Welcome to the first weekly briefing presenting developments in blockchain and fintech industry. We hand pick the most important news from the last week - but we decide what's important from the Billon's unique point of view. Apart from the usual updates on crypto prices and BTC swings you can expect much about CBDCs, enteprise DLT adoption and using blockchain in such areas as COVID-19 vaccination credentials. The first briefing starts with the growig importance of NFT and the worrying energy consumption of bitcoin. Let's go!
On Friday Kings of Leon released their new album, titled When You See Yourself, in the form of a non-fungible token, becoming the first band to ever do so. The band’s revolutionary tokens will unlock special perks like limited-edition vinyl and front row seats to future concerts. Kings of Leon are not the only musicians to embrace NFT technology. Musician Grimes has sold several pieces of digital artwork at auction, raising a total of $6M. However, as new "owners" do not own the work itself, meaning it can still be seen and shared online, what real value does it have? BBC investigates this recent surge in digital art auctions.
Few days ago a Nyan Cat NFT sold for $600K. Why would anyone pay as much for a cat meme? Is it all a scam, or is this the future of the art world?
Beside NFT another topic occupying not only crypto, but mainstream media as well, was the energy demand for bitcoin mining. The energy used to create the asset has continued to soar during its epic rise, climbing to the equivalent to the annual carbon footprint of Argentina, according to Cambridge Bitcoin Electricity Consumption Index, a tool from researchers at Cambridge University that measures the currency’s energy use. This vast energy use could burst the pricing bubble. Alex de Vries, the founder of the Digiconomist website and an expert on bitcoin, speculates that"if bitcoin were to be adopted as a global reserve currency, its price will probably be in the millions, and miners will have more money than the entire US federal budget to spend on electricity. We'd have to double our global energy production - for bitcoin." This leaves us with a question, is that even feasible. You can read more on bitcoin energy consumption issues in The Guardian and BBC.
The crypto climate debate continues - watch this conversation by Bloomberg about bitcoin mining and its effetct on the environment
Issues with bitcoin affects its advocates, as Elon Musk’s electric car company Tesla has lost $200B - more than 25% of its total market value - after investing in the currency. The sudden decrease in Tesla’s value even led to Musk losing his six-week-long title as richest person in the world, handing the top spot back to Amazon founder Jeff Bezos. Whoops! 🤷♀️
On a more positive note, Citi says that bitcoin is at a tipping point and could become 'currency of choice' for global trade. In a research note issued last Monday the bank claims that BTC cryptocurrency is “at the tipping point of mainstream acceptance or a speculative implosion.” So it's boom or bust!
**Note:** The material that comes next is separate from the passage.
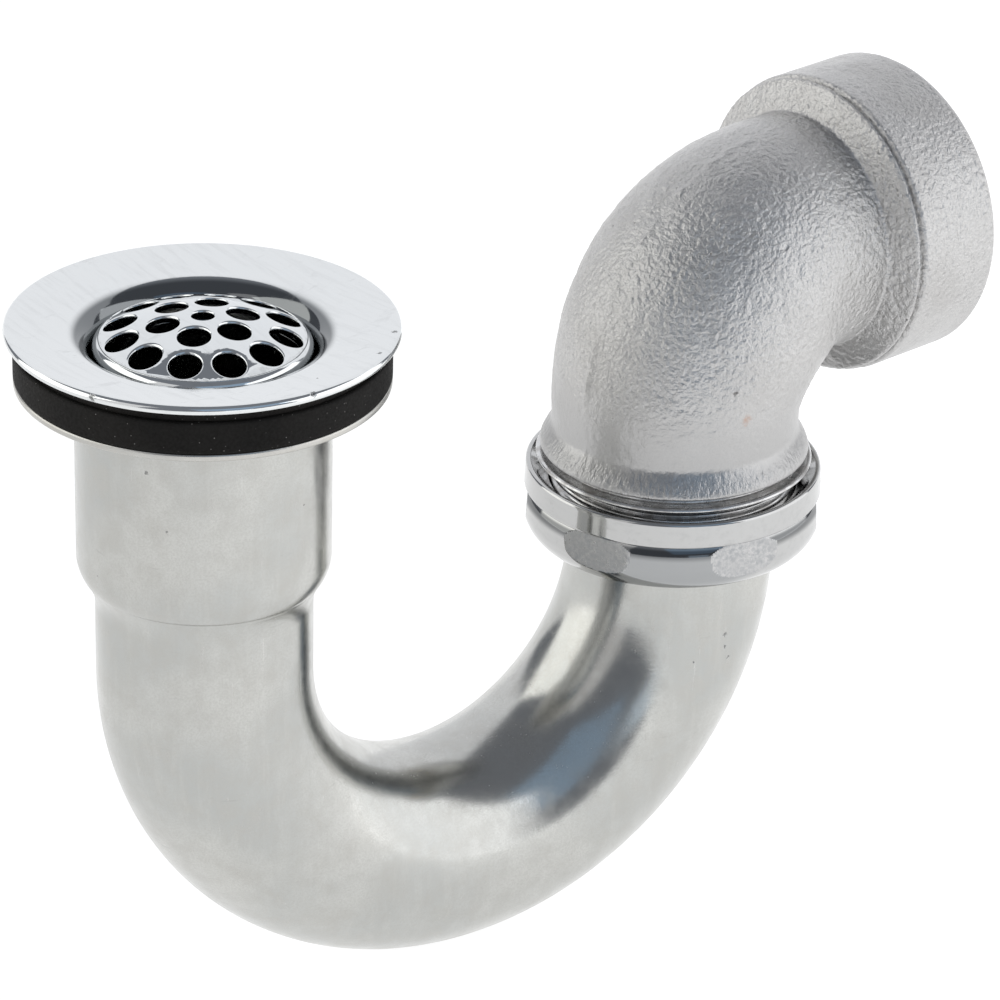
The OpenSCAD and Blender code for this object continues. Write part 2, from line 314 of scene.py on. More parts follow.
class Nodes:
    """A material's node tree, with short calls for the nodes that the finishes use."""

    def __init__(self, name):
        self.material = bpy.data.materials.new(name)
        self.material.use_nodes = True
        self.tree = self.material.node_tree
        self.shader = self.tree.nodes["Principled BSDF"]
        self.place = self.tree.nodes.new("ShaderNodeTexCoord").outputs["Object"]

    def add(self, kind, inputs=None, **settings):
        """A node of that kind, with each input linked to a socket or set to a constant."""
        node = self.tree.nodes.new(kind)
        for key, value in settings.items():
            setattr(node, key, value)
        for key, value in (inputs or {}).items():
            if isinstance(value, bpy.types.NodeSocket):
                self.tree.links.new(value, node.inputs[key])
            else:
                node.inputs[key].default_value = value
        return node

    def stretched(self, scale, turn=(0, 0, 0)):
        """Object coordinates, turned and scaled, so that a pattern draws out into lines."""
        mapping = self.add("ShaderNodeMapping", {"Vector": self.place})
        mapping.inputs["Scale"].default_value = scale
        mapping.inputs["Rotation"].default_value = turn
        return mapping.outputs["Vector"]

    def noise(self, size_mm, detail=4.0, rough=0.55, vector=None):
        """Cloudy noise with features of about that size."""
        node = self.add("ShaderNodeTexNoise", {
            "Vector": vector or self.place, "Scale": 1 / (size_mm * MM), "Detail": detail,
            "Roughness": rough})
        return node.outputs["Fac"]

    def cells(self, size_mm):
        """The distance to the nearest of a scatter of points about that far apart."""
        node = self.add("ShaderNodeTexVoronoi", {"Vector": self.place, "Scale": 1 / (size_mm * MM)})
        return node.outputs["Distance"]

    def spread(self, value, low, high, to_low=0.0, to_high=1.0):
        """The value eased from to_low, at low, to to_high, at high."""
        node = self.add("ShaderNodeMapRange", {
            "Value": value, "From Min": low, "From Max": high, "To Min": to_low,
            "To Max": to_high}, interpolation_type="SMOOTHSTEP")
        return node.outputs["Result"]

    def math(self, kind, a, b):
        return self.add("ShaderNodeMath", {0: a, 1: b}, operation=kind).outputs[0]

    def height(self):
        return self.add("ShaderNodeSeparateXYZ", {"Vector": self.place}).outputs["Z"]

    def times(self, colour, factor, warm=0.0):
        """The colour made lighter or darker by the factor, and warmer by warm."""
        red, green, blue = colour[:3]
        return (red * factor * (1 + warm), green * factor, blue * factor * (1 - warm), 1)

    def marks(self, spots, others=None, soft=0.5):
        """1 on each spot (x, y, z, radius in millimetres), ragged at the edge, and on others."""
        if not spots:
            return others
        result = others
        wobble = self.add("ShaderNodeTexNoise", {
            "Vector": self.place, "Scale": 1 / (wobble_size * MM), "Detail": 3}).outputs["Color"]
        shift = self.add("ShaderNodeVectorMath", {0: wobble, 1: (-0.5, -0.5, -0.5)},
                         operation="ADD").outputs[0]
        shift = self.add("ShaderNodeVectorMath", {0: shift, "Scale": wobble_reach * MM},
                         operation="SCALE").outputs[0]
        ragged = self.add("ShaderNodeVectorMath", {0: self.place, 1: shift},
                          operation="ADD").outputs[0]
        for x, y, z, radius in spots:
            away = self.add("ShaderNodeVectorMath", {0: ragged, 1: (x * MM, y * MM, z * MM)},
                            operation="DISTANCE").outputs["Value"]
            spot = self.spread(away, radius * (1 - soft) * MM, radius * MM, 1, 0)
            result = spot if result is None else self.math("MAXIMUM", result, spot)
        return result

    def mix(self, factor, a, b):
        node = self.add("ShaderNodeMix", data_type="RGBA")
        for index, value in ((0, factor), (6, a), (7, b)):
            if isinstance(value, bpy.types.NodeSocket):
                self.tree.links.new(value, node.inputs[index])
            else:
                node.inputs[index].default_value = value
        return node.outputs[2]

    def bump(self, height, strength, distance_mm, normal=None):
        inputs = {"Height": height, "Strength": strength, "Distance": distance_mm * MM}
        if normal is not None:
            inputs["Normal"] = normal
        return self.add("ShaderNodeBump", inputs).outputs["Normal"]

    def set(self, **sockets):
        """Links or sets the shader's inputs by name, and returns the finished material."""
        for name, value in sockets.items():
            title = name.replace("_", " ").title() if "_" in name else name.capitalize()
            socket = self.shader.inputs[title]
            if isinstance(value, bpy.types.NodeSocket):
                self.tree.links.new(value, socket)
            else:
                socket.default_value = value
        return self.material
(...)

In the meantime Financial Times released its fifth FT1000: annual list of Europe's fastest-growing companies. Green energy supplier takes top spot and London remains the city with the most high-growth businesses. However, Europe’s high-growth companies are facing another year of slower progress as the pandemic continues to constrain business activity.
Finally, some good news from the European startup community. Klarna, the Swedish buy now, pay later behemoth and upstart bank, has raised $1 billion in new funding at a post-money valuation of $31 billion. That sees the company retain the crown as the highest-valued private fintech in Europe. Nice!